Consider $t = 5$, so the set of inequalities become
$$a_1 m + n \lt b_1 m' + n' \lt a_2 m + n \tag{2}\label{eq2}$$ $$a_2 m + n \lt b_2 m' + n' \lt a_3 m + n \tag{3}\label{eq3}$$ $$a_3 m + n \lt b_3 m' + n' \lt a_4 m + n \tag{4}\label{eq4}$$ $$a_4 m + n \lt b_4 m' + n' \lt a_5 m + n \tag{5}\label{eq5}$$
Combining \eqref{eq2} and \eqref{eq3} gives
$$a_1 m + n \lt b_1 m' + n' \lt b_2 m' + n' \lt a_3 m + n \tag{6}\label{eq6}$$
This means the difference between the $2$ middle parts is less than the difference of the $2$ outer parts, i.e.,
$$(b_2 m' + n') - (b_1 m' + n') \lt (a_3 m + n) - (a_1 m + n) \; \iff \; (b_2 - b_1)m' \lt (a_3 - a_1)m \tag{7}\label{eq7}$$
Next, comparing \eqref{eq2} with \eqref{eq5}, you have
$$b_1 m' + n' \lt a_2 m + n \lt a_4 m + n \lt b_4 m' + n' \tag{8}\label{eq8}$$
Once again, the difference between the $2$ middle parts is less than the difference of the $2$ outer parts, i.e.,
$$(a_4 m + n) - (a_2 m + n) \lt (b_4 m' + n') - (b_1 m' + n') \; \iff \; (a_4 - a_2)m \lt (b_4 - b_1)m' \tag{9}\label{eq9}$$
Now, if $a_1 = 1$, $a_2 = 2$, $a_3 = 3$, $a_4 = 6$, $a_5 = 7$, and $b_1 = 4$, $b_2 = 6$, $b_3 = 7$, $b_4 = 8$, $b_5 = 9$. In this case, \eqref{eq7} becomes
$$(6 - 4)m' \lt (3 - 1)m \; \iff \; m' \lt m \tag{10}\label{eq10}$$
and \eqref{eq9} becomes
$$(6 - 2)m \lt (8 - 4)m' \; \iff \; m \lt m' \tag{11}\label{eq11}$$
However, this contradicts \eqref{eq10}, so in this case there are no such $m,n,m',n'\in \mathbb{Z}$. Note, also, that not only is $a_5 \lt b_5$ as required, but also $a_i \lt b_i$ for all $1 \le i \le 5$.
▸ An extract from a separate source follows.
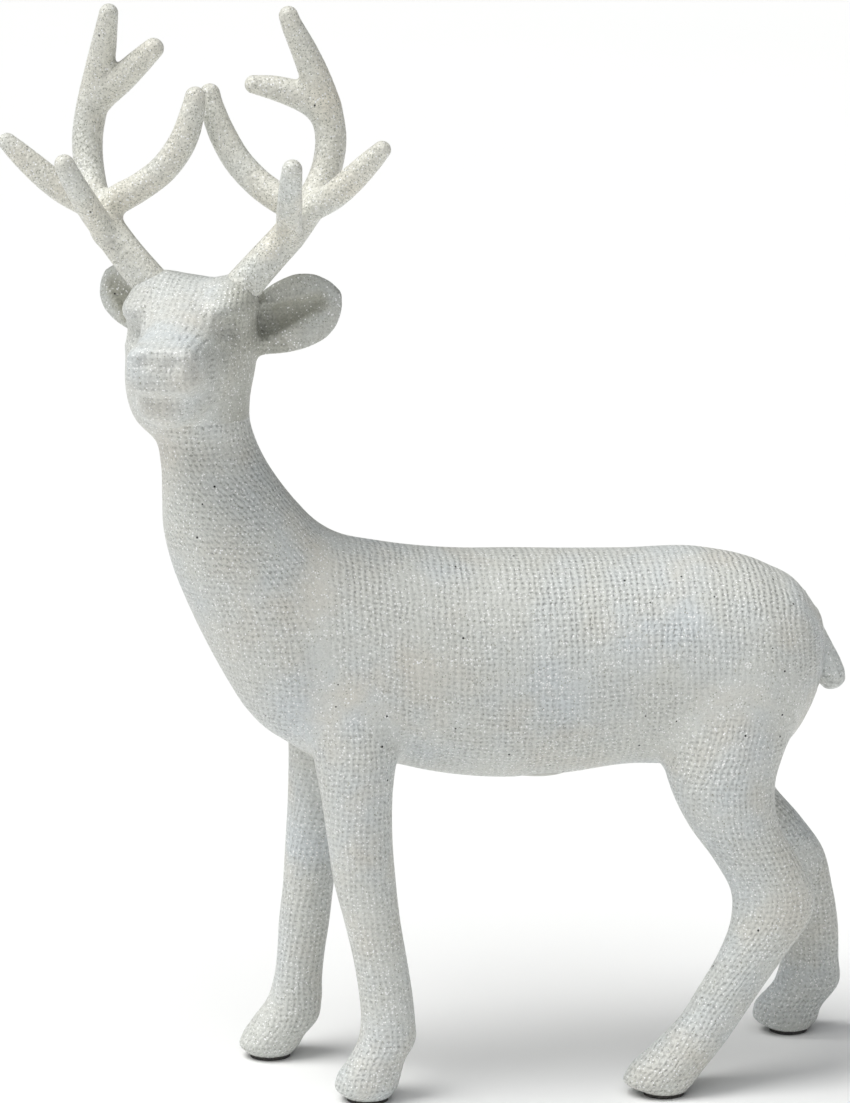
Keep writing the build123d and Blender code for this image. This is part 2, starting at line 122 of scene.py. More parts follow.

Nonetheless, there are cases where it does work. As for those cases always satisfying your second question, consider $t = 3$, with $a_i = i$, $b_i = 2i$ for $1 \le i \le 3$, with $a_i \lt b_i$ once again. The equations are now
$$m + n \lt 2m' + n' \lt 2m + n \tag{12}\label{eq12}$$ $$2m + n \lt 4m' + n' \lt 3m + n \tag{13}\label{eq13}$$
In this case, have $m = 2k$ and $m' = k$ for any integer $k \gt 0$, and $n = n' - 1$ for any $n' \in \mathbb{Z}$. Then you can confirm both \eqref{eq12} and \eqref{eq13} are satisfied since they become $2k + n' - 1 \lt 2k + n' \lt 4k + n' - 1$ and $4k + n' - 1 \lt 4k + n' \lt 6k + n' - 1$. Also, although $\max(|m|,|n|,|m'|,|n'|)$ exists for any given $m'$ and $n'$, as these values are unbounded, there's no upper limit for this maximum and, thus, there's for any given $t, M \gt 0$, there's no fixed $c \gt 0$ such that $\max(|m|,|n|,|m'|,|n'|)<t^{\log^c M}$ holds.